• **Set task**: From the entries provided below, copy each line that contains the word "this".

• **Material for the task**:
++++++++++

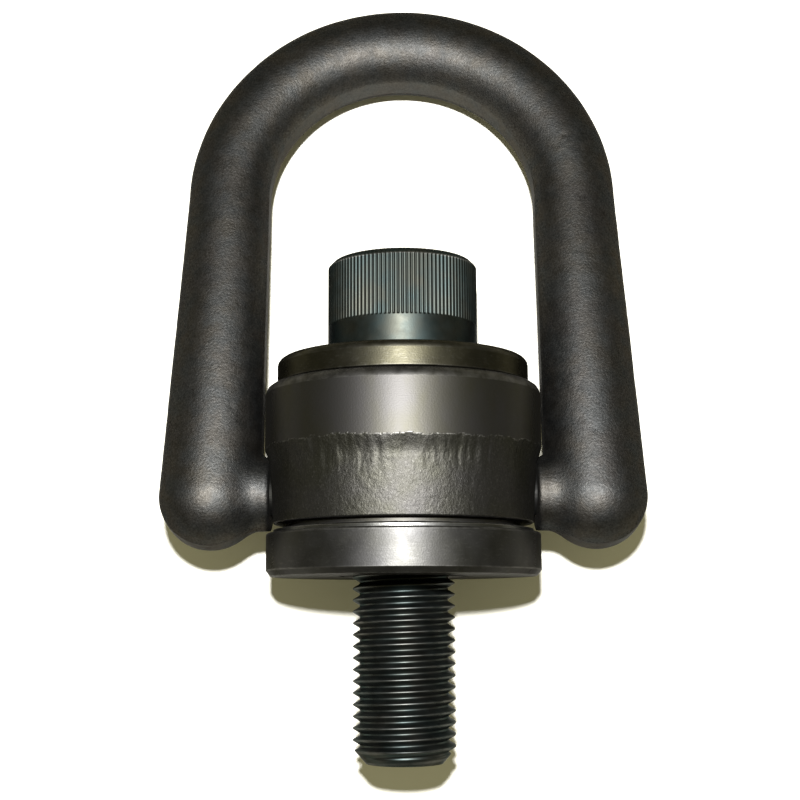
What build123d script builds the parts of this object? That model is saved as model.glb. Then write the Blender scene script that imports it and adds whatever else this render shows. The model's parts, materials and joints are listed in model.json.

++++++++++

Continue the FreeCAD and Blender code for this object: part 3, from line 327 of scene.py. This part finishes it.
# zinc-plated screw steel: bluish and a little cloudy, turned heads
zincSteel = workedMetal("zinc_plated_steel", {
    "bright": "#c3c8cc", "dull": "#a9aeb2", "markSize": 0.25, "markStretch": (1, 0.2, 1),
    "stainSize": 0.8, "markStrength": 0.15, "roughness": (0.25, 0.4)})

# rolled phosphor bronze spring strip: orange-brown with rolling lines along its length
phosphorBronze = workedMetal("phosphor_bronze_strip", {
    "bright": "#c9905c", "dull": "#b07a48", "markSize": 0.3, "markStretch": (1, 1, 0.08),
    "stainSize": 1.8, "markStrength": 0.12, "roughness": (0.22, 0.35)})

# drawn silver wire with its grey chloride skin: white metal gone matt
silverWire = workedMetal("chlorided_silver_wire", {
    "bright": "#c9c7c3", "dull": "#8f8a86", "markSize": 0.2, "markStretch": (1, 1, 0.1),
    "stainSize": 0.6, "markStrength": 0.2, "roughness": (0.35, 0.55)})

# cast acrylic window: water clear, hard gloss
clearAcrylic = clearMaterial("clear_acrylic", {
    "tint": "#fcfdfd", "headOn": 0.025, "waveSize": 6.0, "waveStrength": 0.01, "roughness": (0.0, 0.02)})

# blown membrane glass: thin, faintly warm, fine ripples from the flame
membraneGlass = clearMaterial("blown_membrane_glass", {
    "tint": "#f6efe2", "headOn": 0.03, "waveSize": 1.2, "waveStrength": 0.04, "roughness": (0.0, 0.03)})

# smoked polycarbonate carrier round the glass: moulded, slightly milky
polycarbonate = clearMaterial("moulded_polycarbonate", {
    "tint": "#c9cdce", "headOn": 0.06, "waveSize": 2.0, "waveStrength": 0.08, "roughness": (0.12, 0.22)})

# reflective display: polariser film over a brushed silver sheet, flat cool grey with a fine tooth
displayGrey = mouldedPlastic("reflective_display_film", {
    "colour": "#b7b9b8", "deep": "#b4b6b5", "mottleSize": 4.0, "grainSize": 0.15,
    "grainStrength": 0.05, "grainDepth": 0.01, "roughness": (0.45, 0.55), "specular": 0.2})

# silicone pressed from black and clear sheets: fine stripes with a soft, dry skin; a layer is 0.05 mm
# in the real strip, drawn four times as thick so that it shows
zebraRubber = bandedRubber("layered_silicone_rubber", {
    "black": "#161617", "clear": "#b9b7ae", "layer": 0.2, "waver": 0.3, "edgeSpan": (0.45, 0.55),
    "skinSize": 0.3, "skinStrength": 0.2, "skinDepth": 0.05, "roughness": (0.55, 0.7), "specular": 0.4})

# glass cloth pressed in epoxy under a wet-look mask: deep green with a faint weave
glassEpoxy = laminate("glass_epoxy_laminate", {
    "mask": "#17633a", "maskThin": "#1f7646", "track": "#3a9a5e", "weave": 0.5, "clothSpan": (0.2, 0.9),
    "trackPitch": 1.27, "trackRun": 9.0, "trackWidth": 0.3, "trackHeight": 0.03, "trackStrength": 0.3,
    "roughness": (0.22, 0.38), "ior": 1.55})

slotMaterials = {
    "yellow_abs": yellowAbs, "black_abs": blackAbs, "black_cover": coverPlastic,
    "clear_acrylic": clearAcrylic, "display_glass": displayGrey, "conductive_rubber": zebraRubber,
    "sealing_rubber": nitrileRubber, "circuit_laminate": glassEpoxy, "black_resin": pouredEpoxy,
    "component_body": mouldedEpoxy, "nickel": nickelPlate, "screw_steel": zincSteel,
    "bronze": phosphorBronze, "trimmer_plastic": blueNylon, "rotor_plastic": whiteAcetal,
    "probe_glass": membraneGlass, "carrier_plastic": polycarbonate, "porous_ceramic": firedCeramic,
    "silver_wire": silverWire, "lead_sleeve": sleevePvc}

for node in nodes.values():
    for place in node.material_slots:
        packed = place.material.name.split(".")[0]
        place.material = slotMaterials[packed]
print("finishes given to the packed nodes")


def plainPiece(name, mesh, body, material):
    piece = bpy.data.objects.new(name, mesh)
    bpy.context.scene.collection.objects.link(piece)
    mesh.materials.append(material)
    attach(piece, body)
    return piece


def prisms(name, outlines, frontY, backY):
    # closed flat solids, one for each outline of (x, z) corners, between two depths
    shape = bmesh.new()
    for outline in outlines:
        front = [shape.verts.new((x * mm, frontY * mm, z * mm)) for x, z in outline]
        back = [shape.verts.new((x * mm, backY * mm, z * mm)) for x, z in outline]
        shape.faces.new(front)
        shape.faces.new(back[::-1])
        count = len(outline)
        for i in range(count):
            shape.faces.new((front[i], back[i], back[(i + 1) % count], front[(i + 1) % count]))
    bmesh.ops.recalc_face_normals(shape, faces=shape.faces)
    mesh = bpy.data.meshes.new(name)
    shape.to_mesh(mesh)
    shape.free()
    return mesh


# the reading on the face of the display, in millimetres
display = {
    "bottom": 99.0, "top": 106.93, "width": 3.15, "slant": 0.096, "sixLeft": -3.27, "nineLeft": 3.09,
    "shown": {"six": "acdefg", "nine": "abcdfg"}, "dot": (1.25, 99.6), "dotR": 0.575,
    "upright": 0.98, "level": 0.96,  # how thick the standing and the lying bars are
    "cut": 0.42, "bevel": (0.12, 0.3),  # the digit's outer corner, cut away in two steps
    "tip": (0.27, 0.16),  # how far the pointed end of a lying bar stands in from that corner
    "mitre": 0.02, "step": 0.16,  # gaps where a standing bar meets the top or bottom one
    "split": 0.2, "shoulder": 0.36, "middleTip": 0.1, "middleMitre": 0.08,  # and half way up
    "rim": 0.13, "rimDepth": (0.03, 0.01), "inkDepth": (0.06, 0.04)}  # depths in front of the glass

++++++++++

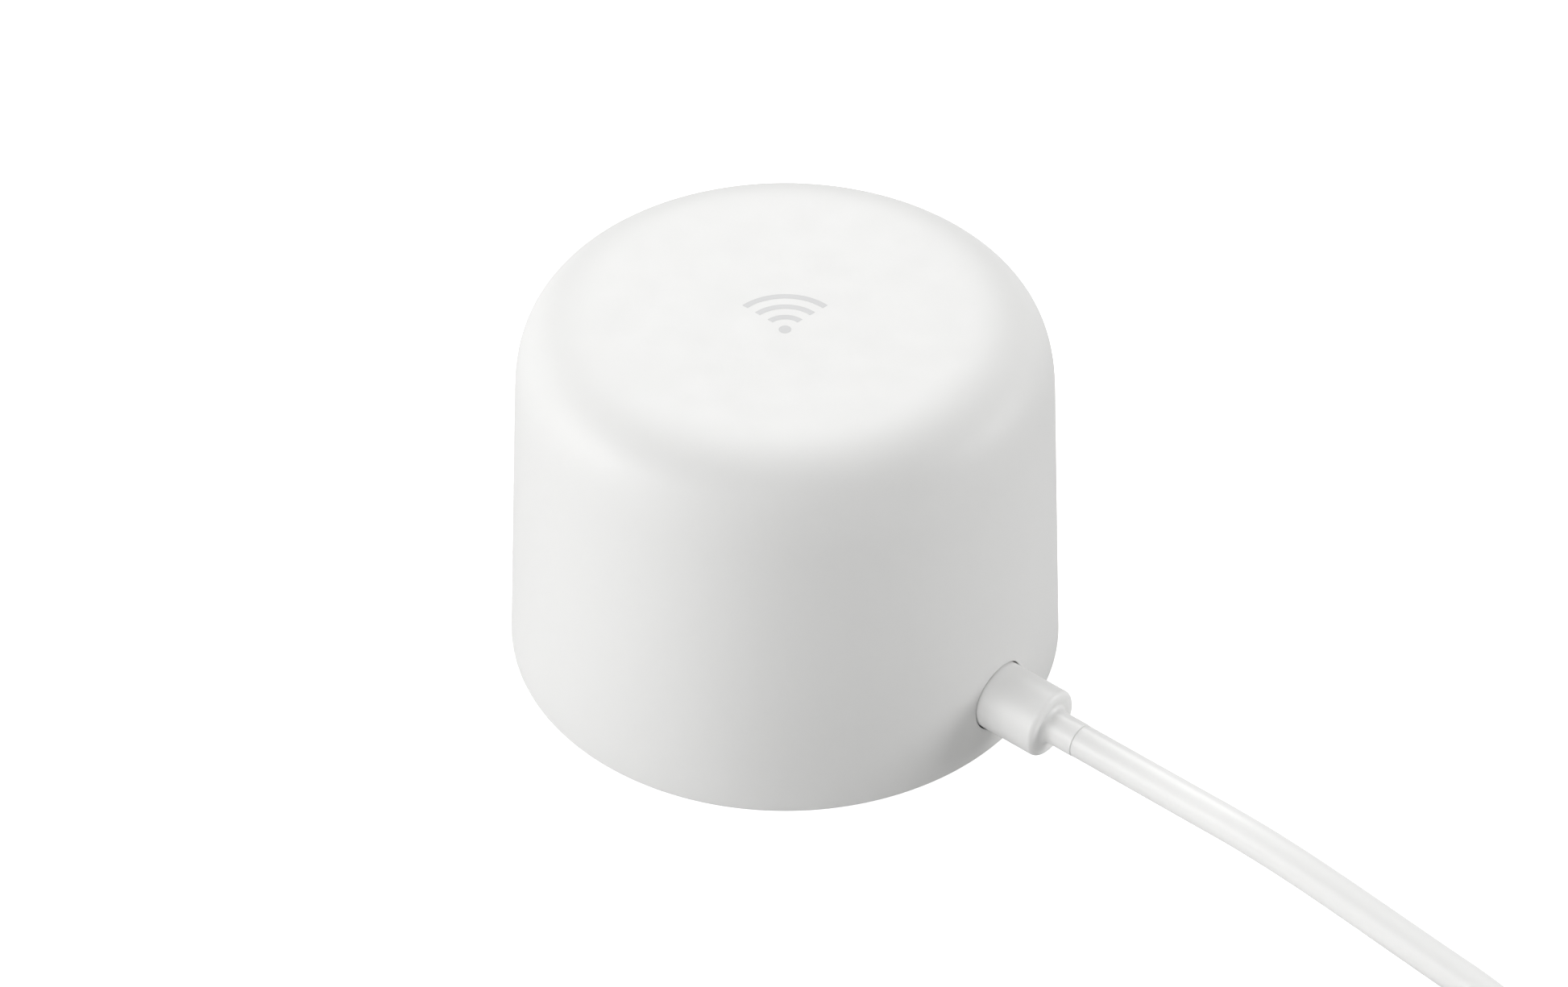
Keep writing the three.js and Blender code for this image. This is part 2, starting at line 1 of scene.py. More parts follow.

++++++++++

• **Exercise answer**:
What build123d script builds the parts of this object? That model is saved as model.glb. Then write the Blender scene script that imports it and adds whatever else this render shows. The model's parts, materials and joints are listed in model.json.
Continue the FreeCAD and Blender code for this object: part 3, from line 327 of scene.py. This part finishes it.
Keep writing the three.js and Blender code for this image. This is part 2, starting at line 1 of scene.py. More parts follow.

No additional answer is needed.